**Aim of the exercise:** Write out exactly the lines from the line with "Turn this picture of an object into a FreeCAD" through the line with "overrun = 1.0", including both, and nothing more.

**Listed records:**
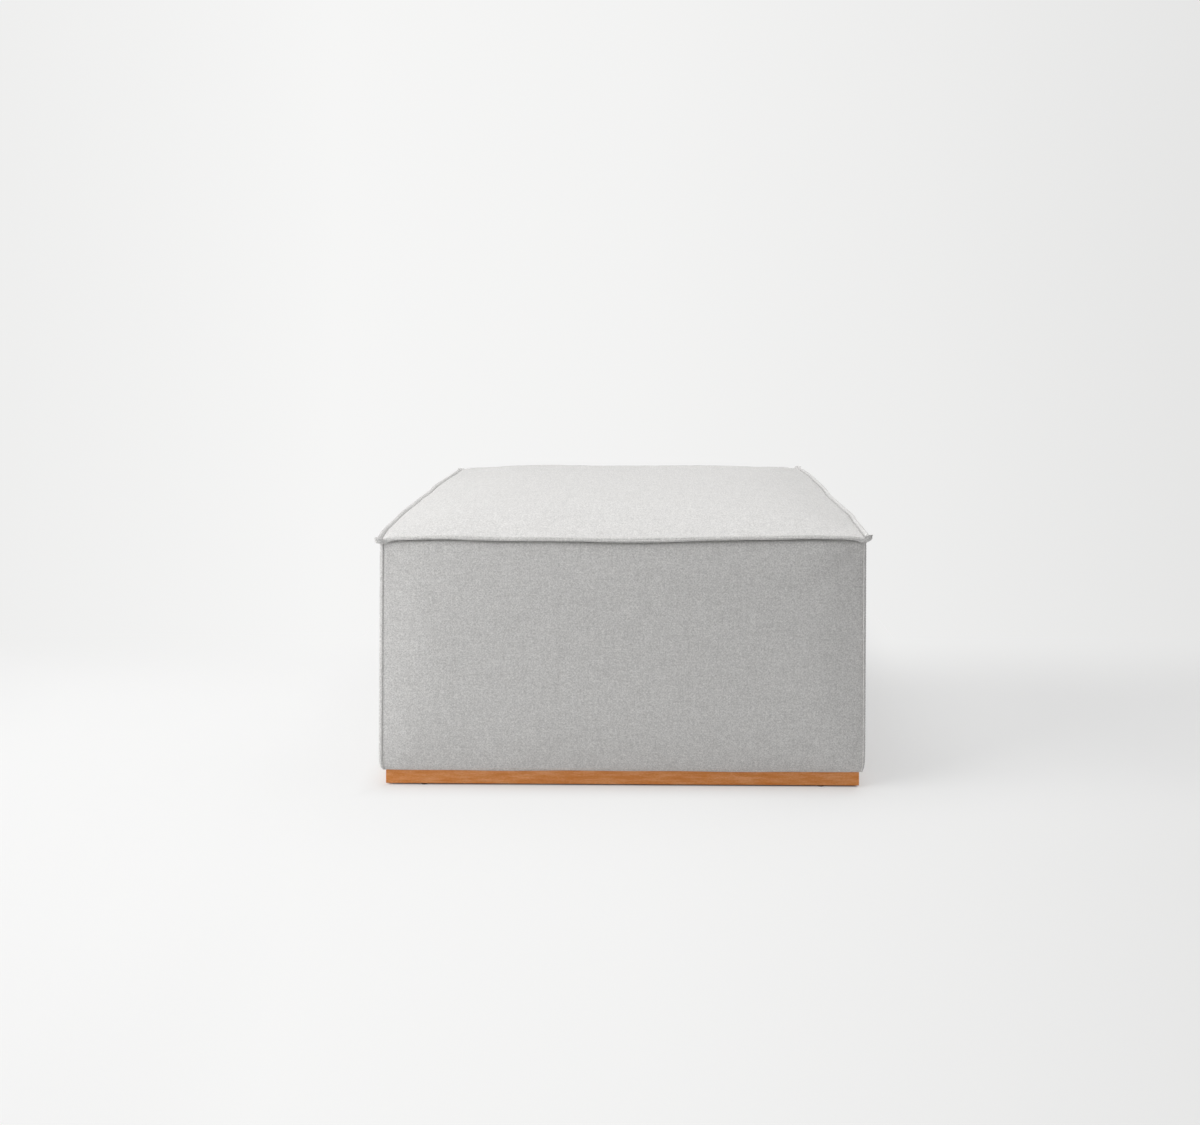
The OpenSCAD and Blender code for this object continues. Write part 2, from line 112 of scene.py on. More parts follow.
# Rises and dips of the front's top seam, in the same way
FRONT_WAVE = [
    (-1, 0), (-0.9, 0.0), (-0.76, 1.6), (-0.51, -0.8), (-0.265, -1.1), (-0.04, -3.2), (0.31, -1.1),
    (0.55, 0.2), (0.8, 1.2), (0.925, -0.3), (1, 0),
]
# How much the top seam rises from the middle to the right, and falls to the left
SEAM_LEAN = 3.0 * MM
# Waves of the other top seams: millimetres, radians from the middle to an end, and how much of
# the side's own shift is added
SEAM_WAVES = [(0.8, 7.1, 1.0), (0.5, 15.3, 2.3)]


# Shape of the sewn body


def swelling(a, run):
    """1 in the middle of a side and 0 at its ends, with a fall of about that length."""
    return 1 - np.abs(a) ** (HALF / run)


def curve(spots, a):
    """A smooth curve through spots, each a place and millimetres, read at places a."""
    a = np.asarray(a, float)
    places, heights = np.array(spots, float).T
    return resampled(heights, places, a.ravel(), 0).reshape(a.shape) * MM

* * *

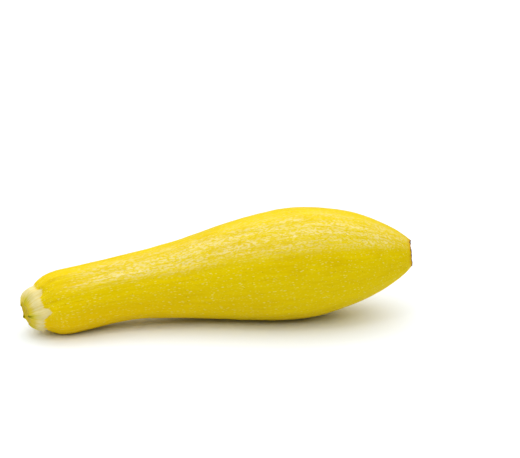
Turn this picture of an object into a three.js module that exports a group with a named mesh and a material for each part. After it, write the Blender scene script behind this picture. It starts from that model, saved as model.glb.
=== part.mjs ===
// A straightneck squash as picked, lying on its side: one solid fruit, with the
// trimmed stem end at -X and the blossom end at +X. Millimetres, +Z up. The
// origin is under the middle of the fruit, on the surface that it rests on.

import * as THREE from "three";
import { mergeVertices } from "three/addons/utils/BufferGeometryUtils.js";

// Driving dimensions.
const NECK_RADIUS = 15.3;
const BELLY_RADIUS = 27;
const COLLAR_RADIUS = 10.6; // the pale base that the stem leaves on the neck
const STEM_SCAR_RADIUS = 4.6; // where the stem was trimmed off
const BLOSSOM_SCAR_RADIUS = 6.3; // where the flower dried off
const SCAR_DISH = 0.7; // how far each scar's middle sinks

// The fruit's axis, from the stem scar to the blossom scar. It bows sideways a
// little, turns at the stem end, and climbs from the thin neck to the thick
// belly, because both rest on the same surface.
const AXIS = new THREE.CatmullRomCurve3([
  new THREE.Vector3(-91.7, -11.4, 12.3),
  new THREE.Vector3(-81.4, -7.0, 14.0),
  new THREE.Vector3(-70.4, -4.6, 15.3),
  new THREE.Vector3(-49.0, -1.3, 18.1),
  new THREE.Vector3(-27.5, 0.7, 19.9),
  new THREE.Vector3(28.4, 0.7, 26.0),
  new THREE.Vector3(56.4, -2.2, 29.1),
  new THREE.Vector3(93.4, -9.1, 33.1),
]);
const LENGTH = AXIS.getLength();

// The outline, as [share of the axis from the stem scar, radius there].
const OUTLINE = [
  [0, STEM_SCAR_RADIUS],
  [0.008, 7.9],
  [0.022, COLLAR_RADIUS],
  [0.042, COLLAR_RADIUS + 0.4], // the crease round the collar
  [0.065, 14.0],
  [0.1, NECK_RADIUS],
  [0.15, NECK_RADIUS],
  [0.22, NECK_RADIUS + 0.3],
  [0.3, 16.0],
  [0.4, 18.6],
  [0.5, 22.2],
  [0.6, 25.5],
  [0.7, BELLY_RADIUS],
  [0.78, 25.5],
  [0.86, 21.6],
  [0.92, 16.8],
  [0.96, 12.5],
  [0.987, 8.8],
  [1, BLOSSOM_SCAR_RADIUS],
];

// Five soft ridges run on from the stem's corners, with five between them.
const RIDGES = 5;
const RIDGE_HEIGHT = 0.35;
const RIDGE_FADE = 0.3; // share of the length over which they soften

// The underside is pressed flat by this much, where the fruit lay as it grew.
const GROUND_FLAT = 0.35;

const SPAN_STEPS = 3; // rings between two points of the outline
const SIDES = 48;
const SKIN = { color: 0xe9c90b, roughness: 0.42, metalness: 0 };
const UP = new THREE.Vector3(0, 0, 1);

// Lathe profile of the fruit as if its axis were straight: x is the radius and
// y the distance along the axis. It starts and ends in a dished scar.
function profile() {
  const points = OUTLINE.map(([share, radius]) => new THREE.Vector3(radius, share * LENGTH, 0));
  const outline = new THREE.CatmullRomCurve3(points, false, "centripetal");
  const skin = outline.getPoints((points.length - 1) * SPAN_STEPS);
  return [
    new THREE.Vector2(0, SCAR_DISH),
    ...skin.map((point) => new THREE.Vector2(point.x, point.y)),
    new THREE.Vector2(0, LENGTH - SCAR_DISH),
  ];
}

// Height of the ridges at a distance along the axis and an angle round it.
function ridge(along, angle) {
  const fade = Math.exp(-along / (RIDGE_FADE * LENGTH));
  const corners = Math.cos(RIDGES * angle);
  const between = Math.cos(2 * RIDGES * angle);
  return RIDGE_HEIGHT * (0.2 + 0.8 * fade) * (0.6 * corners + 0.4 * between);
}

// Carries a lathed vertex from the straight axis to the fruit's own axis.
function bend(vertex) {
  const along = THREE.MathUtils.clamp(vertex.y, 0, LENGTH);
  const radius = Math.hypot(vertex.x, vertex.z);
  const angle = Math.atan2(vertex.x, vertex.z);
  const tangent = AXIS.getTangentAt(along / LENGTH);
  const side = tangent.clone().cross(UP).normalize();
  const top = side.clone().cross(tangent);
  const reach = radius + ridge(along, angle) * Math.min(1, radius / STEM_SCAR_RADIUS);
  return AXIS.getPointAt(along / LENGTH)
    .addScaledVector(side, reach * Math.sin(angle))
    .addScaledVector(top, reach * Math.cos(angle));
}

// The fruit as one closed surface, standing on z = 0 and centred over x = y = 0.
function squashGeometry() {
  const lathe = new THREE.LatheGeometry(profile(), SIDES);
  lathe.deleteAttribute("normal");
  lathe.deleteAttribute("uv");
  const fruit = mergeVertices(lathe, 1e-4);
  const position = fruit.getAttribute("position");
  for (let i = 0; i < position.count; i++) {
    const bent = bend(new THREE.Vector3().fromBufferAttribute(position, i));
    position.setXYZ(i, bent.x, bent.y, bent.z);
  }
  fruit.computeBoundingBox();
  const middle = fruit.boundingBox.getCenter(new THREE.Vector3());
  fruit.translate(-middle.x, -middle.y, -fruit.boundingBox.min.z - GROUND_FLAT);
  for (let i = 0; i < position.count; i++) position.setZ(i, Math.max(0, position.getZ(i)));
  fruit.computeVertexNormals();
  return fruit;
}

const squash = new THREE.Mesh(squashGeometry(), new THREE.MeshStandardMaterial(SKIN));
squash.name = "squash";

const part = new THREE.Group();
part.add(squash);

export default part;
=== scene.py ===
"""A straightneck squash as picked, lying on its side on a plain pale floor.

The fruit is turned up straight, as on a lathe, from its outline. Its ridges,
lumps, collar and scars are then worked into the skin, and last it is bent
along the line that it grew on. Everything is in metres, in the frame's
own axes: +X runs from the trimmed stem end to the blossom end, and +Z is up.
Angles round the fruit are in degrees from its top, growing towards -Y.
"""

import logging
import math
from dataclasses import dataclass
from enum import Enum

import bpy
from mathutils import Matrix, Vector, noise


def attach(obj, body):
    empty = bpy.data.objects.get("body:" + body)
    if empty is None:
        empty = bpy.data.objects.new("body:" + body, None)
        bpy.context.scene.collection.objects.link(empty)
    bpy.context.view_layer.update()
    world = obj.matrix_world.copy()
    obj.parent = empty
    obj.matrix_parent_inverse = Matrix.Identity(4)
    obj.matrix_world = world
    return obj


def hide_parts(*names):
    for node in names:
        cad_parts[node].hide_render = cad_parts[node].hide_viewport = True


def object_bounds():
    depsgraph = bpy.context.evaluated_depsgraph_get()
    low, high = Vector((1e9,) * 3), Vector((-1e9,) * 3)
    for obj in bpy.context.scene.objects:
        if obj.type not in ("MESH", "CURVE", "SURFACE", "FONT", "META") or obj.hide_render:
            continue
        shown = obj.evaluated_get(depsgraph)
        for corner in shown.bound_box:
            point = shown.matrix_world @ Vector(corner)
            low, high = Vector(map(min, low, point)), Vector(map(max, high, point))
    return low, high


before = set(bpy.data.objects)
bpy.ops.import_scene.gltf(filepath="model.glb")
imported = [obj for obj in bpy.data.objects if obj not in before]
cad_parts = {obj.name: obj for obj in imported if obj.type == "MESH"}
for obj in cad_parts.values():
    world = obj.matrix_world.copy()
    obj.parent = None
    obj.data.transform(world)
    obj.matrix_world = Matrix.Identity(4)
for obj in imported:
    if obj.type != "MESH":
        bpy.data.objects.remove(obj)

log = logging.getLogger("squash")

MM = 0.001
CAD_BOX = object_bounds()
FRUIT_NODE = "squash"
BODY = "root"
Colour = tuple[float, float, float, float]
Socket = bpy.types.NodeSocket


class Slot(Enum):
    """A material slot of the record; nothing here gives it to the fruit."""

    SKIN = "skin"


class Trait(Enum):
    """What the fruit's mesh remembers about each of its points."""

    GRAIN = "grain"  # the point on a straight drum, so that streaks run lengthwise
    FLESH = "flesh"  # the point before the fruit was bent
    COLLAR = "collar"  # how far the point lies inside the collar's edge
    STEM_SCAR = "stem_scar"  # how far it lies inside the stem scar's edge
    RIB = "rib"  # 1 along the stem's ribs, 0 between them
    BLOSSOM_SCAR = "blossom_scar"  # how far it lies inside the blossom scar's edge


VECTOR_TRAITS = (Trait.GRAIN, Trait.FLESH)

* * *

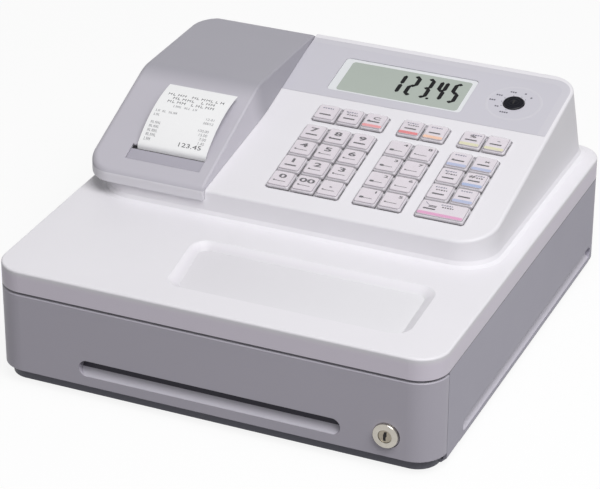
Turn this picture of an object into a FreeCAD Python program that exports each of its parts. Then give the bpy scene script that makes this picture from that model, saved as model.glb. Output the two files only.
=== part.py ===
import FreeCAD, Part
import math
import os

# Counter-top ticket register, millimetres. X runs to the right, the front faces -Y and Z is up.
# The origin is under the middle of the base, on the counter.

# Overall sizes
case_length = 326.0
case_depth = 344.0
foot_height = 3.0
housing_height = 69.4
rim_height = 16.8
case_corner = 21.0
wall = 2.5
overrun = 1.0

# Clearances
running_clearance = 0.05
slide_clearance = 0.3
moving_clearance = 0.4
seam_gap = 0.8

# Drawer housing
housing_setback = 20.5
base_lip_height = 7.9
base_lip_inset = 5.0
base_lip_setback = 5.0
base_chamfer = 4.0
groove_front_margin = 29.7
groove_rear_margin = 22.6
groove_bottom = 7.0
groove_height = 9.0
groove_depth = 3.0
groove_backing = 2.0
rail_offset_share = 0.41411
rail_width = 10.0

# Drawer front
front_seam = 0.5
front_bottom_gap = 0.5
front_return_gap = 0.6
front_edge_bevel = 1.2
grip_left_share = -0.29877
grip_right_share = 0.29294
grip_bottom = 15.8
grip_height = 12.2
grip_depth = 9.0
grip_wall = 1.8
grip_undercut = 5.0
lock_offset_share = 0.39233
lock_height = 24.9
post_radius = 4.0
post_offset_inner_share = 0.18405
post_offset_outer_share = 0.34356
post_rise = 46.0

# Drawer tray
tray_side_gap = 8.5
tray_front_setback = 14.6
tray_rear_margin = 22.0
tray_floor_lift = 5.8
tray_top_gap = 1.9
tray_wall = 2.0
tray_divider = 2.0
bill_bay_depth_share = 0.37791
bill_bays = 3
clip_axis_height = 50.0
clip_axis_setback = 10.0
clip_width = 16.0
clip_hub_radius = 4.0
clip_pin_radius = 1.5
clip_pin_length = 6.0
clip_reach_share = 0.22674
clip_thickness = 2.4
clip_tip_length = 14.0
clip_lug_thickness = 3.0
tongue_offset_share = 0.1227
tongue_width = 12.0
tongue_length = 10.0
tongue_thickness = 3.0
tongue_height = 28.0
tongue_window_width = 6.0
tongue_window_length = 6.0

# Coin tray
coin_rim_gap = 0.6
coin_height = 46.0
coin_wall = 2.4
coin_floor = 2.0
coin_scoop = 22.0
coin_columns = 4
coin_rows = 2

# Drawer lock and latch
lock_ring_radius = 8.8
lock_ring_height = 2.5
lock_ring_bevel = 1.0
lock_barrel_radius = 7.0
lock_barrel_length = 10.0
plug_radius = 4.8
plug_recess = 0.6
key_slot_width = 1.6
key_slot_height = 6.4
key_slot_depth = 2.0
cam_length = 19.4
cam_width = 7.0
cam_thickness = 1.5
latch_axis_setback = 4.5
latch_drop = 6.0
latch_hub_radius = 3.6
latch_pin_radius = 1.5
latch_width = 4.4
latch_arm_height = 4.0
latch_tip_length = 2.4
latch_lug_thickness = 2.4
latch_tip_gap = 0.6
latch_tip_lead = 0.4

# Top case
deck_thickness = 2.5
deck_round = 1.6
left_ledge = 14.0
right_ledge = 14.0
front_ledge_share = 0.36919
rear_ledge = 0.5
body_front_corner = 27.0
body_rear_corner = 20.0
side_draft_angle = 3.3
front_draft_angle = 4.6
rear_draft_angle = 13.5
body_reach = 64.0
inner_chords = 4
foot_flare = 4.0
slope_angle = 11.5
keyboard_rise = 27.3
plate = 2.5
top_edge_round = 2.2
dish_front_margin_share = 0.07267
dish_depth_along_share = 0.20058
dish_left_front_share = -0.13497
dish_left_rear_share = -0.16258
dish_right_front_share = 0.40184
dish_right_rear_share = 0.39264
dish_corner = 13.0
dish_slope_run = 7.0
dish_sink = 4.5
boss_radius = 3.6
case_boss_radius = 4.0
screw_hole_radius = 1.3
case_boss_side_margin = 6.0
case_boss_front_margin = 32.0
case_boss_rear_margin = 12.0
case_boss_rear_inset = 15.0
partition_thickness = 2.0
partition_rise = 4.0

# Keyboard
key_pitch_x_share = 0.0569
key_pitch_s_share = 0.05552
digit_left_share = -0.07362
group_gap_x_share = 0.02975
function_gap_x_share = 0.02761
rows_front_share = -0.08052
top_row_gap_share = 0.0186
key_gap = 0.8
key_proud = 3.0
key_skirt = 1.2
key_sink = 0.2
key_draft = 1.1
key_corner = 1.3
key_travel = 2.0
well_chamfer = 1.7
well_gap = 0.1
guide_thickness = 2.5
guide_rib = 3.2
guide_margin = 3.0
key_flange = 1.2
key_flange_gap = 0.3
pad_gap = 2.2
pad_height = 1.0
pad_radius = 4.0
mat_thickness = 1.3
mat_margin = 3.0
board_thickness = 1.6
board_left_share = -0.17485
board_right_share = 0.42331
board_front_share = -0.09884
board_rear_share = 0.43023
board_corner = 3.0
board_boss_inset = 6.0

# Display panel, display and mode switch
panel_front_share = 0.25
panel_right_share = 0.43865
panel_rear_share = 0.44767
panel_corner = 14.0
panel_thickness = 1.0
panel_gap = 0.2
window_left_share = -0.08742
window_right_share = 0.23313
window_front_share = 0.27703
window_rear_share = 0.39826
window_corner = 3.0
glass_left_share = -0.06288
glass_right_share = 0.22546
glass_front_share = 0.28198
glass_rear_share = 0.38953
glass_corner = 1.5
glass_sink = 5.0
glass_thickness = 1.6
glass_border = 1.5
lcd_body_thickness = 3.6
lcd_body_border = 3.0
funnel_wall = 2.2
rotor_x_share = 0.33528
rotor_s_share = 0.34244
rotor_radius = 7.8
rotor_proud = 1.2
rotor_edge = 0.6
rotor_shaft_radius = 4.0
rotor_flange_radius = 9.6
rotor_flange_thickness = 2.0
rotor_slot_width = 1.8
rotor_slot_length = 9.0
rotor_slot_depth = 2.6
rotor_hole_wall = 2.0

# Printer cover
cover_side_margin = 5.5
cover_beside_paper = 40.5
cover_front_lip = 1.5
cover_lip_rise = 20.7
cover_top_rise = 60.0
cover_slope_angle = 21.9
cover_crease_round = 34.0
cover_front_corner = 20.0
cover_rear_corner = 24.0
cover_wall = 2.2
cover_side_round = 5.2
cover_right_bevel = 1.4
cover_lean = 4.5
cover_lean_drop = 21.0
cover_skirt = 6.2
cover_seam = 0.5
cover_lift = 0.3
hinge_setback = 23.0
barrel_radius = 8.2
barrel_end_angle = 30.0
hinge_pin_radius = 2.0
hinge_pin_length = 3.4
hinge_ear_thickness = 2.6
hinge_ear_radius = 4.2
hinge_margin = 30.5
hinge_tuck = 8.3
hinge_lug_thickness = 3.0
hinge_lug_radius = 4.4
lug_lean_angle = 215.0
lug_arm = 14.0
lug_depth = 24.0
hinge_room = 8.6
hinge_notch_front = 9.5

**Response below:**
Turn this picture of an object into a FreeCAD Python program that exports each of its parts. Then give the bpy scene script that makes this picture from that model, saved as model.glb. Output the two files only.
=== part.py ===
import FreeCAD, Part
import math
import os

# Counter-top ticket register, millimetres. X runs to the right, the front faces -Y and Z is up.
# The origin is under the middle of the base, on the counter.

# Overall sizes
case_length = 326.0
case_depth = 344.0
foot_height = 3.0
housing_height = 69.4
rim_height = 16.8
case_corner = 21.0
wall = 2.5
overrun = 1.0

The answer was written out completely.